◆ **What is needed**: In the entries below, find the line containing "build_thumb_screw()" and the line containing "TAU = 2 * math.pi". Copy those two lines and everything between them exactly, and only that.
..............................
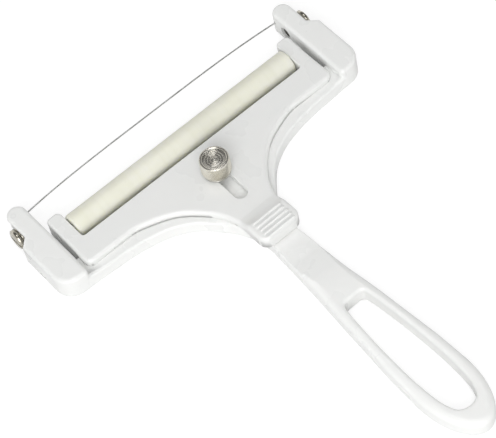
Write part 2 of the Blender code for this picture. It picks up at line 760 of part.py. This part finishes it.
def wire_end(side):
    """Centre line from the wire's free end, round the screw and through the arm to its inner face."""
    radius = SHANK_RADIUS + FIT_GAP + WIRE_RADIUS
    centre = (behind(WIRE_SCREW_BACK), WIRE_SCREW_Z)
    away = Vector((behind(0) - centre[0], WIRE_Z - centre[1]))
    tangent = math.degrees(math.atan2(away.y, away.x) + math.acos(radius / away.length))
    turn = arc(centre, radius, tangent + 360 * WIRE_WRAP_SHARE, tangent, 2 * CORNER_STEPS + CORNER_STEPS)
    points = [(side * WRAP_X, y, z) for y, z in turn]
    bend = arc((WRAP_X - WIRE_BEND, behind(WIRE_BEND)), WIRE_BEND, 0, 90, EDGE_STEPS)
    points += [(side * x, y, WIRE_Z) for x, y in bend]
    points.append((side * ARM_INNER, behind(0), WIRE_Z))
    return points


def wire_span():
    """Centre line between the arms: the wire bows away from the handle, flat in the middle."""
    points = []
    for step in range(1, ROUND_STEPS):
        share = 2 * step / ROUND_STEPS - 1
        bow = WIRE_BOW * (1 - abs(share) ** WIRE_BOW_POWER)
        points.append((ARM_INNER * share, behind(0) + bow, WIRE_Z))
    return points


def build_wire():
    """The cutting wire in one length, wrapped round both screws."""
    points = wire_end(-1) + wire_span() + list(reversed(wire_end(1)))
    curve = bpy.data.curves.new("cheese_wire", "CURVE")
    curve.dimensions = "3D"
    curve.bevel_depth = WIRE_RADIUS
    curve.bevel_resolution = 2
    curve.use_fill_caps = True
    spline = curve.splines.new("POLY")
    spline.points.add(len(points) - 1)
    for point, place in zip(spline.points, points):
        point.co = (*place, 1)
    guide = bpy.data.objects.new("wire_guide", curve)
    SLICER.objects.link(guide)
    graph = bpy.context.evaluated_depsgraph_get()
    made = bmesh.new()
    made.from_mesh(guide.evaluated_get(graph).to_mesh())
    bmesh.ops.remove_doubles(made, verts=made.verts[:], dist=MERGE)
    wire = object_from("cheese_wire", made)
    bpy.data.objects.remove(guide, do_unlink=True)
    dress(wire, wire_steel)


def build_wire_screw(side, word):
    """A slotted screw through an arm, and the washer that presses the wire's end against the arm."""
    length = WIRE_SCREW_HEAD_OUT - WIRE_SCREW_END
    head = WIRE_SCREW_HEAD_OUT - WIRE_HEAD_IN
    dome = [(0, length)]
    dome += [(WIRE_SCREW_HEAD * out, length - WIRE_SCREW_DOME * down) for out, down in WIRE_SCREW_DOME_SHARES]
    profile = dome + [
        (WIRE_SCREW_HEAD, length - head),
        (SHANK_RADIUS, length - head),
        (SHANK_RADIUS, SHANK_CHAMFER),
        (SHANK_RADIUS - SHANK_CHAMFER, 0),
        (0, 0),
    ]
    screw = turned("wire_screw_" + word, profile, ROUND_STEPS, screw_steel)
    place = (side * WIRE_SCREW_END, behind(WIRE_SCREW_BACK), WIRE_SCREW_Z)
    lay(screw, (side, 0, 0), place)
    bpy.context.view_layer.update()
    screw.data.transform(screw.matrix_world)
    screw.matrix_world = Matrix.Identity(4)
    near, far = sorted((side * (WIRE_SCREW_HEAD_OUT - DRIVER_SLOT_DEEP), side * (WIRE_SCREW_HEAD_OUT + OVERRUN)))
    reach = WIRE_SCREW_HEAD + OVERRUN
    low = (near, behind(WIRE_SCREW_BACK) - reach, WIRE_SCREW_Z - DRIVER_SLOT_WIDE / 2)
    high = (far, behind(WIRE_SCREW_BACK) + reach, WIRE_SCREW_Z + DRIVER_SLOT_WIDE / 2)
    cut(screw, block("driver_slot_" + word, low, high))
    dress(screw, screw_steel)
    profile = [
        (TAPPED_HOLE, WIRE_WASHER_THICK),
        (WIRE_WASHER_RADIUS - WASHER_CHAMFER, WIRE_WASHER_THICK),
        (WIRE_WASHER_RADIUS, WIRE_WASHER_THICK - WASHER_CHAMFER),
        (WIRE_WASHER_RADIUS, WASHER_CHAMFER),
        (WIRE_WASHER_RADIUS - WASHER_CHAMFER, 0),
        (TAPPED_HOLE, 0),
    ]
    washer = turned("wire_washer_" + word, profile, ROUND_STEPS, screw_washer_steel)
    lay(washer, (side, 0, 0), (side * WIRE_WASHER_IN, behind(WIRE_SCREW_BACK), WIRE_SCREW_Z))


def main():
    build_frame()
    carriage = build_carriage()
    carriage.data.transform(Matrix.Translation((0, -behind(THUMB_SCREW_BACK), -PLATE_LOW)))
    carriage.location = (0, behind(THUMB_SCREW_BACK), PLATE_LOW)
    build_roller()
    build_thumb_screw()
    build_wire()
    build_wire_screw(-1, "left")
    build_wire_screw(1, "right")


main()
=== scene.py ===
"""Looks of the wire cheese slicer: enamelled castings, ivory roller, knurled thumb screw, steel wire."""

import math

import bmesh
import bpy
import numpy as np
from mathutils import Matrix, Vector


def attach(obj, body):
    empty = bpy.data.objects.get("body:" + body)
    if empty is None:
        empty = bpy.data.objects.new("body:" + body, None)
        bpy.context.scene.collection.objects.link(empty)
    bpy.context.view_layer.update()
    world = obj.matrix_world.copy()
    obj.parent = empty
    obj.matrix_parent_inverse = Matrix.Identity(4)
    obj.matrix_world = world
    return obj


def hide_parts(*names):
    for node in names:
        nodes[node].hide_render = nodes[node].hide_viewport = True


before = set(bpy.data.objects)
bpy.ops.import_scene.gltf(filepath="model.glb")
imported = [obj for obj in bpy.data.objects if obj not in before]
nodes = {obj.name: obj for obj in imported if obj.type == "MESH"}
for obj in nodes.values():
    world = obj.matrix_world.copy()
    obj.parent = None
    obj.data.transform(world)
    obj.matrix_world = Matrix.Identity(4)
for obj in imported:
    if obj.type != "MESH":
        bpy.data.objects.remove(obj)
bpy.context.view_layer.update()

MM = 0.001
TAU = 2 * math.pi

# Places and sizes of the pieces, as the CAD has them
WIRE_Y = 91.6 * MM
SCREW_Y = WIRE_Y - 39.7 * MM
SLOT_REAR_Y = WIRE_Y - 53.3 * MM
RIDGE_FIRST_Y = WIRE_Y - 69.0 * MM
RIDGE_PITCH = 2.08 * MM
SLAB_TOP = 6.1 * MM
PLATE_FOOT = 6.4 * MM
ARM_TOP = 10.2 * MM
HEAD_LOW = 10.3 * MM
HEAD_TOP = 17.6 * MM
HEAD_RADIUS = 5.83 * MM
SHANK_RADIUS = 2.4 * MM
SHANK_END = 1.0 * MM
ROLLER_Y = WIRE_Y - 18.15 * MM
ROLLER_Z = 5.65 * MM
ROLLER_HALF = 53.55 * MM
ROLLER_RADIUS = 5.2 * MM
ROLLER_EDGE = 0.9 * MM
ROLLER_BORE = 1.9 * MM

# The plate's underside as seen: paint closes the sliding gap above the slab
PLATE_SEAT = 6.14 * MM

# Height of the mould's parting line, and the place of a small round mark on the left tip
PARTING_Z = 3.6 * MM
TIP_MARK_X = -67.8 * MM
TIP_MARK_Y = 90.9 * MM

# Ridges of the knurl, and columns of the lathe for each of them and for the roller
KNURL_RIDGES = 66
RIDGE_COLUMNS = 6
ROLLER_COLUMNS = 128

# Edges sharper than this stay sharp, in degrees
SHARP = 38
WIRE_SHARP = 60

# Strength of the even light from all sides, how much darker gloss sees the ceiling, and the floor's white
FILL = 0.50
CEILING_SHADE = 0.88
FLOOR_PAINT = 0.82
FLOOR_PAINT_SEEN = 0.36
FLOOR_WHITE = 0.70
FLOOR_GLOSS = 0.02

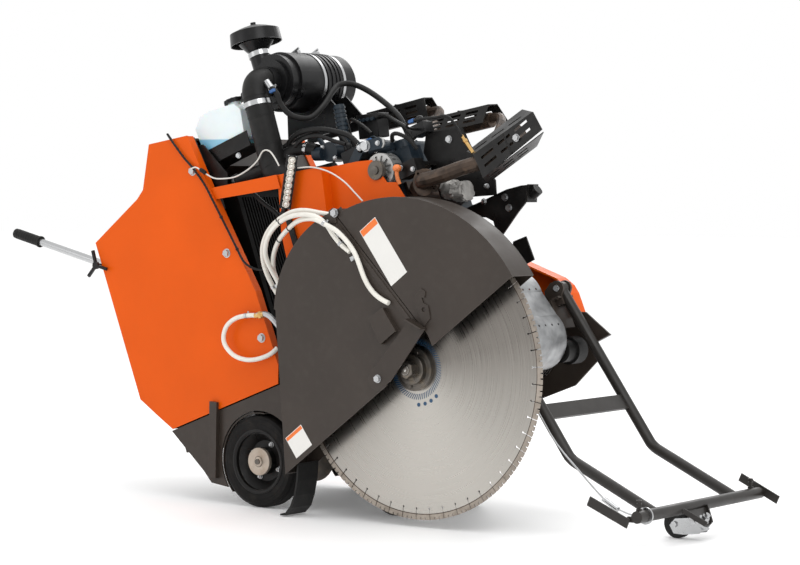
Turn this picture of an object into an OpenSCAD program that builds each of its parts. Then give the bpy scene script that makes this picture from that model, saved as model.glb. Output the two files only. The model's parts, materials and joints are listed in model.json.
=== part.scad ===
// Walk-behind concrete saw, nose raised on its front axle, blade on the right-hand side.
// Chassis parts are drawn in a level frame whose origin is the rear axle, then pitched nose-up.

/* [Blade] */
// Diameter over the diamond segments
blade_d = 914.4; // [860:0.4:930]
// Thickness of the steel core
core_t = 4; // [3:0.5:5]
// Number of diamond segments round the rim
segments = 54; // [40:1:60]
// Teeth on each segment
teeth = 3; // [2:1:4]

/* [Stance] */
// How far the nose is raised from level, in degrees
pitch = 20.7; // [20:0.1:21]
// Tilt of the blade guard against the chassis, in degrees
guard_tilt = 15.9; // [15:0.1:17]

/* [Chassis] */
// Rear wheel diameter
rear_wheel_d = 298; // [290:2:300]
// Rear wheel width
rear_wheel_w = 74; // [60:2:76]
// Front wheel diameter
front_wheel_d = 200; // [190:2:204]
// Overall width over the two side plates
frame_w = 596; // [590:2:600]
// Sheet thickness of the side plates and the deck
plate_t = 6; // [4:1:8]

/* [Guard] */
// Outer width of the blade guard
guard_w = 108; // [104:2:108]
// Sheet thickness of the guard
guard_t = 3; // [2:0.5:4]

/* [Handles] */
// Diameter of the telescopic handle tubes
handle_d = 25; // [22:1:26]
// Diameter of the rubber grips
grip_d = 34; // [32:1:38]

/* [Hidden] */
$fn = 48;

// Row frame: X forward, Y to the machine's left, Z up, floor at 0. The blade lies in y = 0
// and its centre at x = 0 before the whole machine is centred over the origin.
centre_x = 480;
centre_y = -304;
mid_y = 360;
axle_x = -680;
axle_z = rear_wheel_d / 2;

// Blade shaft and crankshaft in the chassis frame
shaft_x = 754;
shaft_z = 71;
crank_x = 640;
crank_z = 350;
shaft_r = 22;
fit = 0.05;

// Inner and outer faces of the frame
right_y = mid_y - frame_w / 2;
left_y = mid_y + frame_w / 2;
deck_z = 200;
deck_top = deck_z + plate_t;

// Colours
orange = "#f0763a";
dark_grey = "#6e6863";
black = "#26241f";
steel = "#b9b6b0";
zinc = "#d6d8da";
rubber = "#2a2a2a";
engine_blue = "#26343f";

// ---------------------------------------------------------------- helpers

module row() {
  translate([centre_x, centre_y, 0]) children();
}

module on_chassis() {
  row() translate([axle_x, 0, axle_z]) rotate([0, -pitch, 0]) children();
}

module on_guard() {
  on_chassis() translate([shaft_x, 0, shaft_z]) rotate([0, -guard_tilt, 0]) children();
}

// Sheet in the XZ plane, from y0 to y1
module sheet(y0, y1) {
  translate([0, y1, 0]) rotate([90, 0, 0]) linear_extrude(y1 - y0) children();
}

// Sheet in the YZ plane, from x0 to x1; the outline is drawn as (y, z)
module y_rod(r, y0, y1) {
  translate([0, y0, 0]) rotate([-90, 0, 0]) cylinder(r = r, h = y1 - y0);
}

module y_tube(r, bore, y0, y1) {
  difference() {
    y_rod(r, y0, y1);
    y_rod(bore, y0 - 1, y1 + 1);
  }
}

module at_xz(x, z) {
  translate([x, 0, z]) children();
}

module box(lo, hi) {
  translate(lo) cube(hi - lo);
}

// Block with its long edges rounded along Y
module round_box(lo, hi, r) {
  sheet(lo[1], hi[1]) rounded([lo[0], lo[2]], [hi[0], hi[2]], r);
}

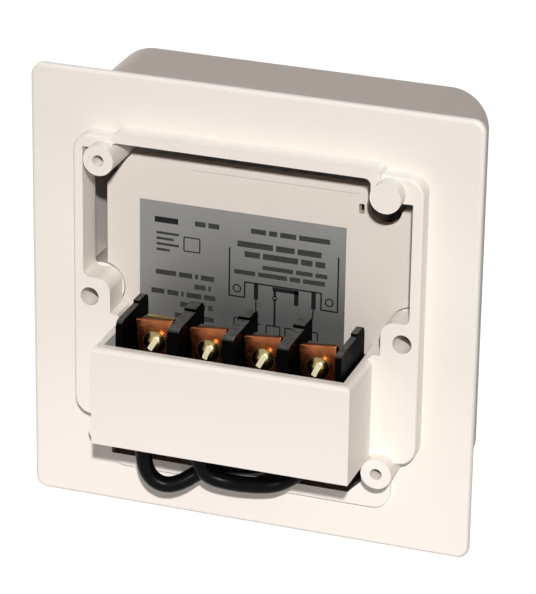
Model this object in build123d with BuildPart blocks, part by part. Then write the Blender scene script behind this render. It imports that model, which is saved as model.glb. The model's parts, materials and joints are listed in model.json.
..............................
◆ **Written solution**:
    build_thumb_screw()
    build_wire()
    build_wire_screw(-1, "left")
    build_wire_screw(1, "right")


main()
=== scene.py ===
"""Looks of the wire cheese slicer: enamelled castings, ivory roller, knurled thumb screw, steel wire."""

import math

import bmesh
import bpy
import numpy as np
from mathutils import Matrix, Vector


def attach(obj, body):
    empty = bpy.data.objects.get("body:" + body)
    if empty is None:
        empty = bpy.data.objects.new("body:" + body, None)
        bpy.context.scene.collection.objects.link(empty)
    bpy.context.view_layer.update()
    world = obj.matrix_world.copy()
    obj.parent = empty
    obj.matrix_parent_inverse = Matrix.Identity(4)
    obj.matrix_world = world
    return obj


def hide_parts(*names):
    for node in names:
        nodes[node].hide_render = nodes[node].hide_viewport = True


before = set(bpy.data.objects)
bpy.ops.import_scene.gltf(filepath="model.glb")
imported = [obj for obj in bpy.data.objects if obj not in before]
nodes = {obj.name: obj for obj in imported if obj.type == "MESH"}
for obj in nodes.values():
    world = obj.matrix_world.copy()
    obj.parent = None
    obj.data.transform(world)
    obj.matrix_world = Matrix.Identity(4)
for obj in imported:
    if obj.type != "MESH":
        bpy.data.objects.remove(obj)
bpy.context.view_layer.update()

MM = 0.001
TAU = 2 * math.pi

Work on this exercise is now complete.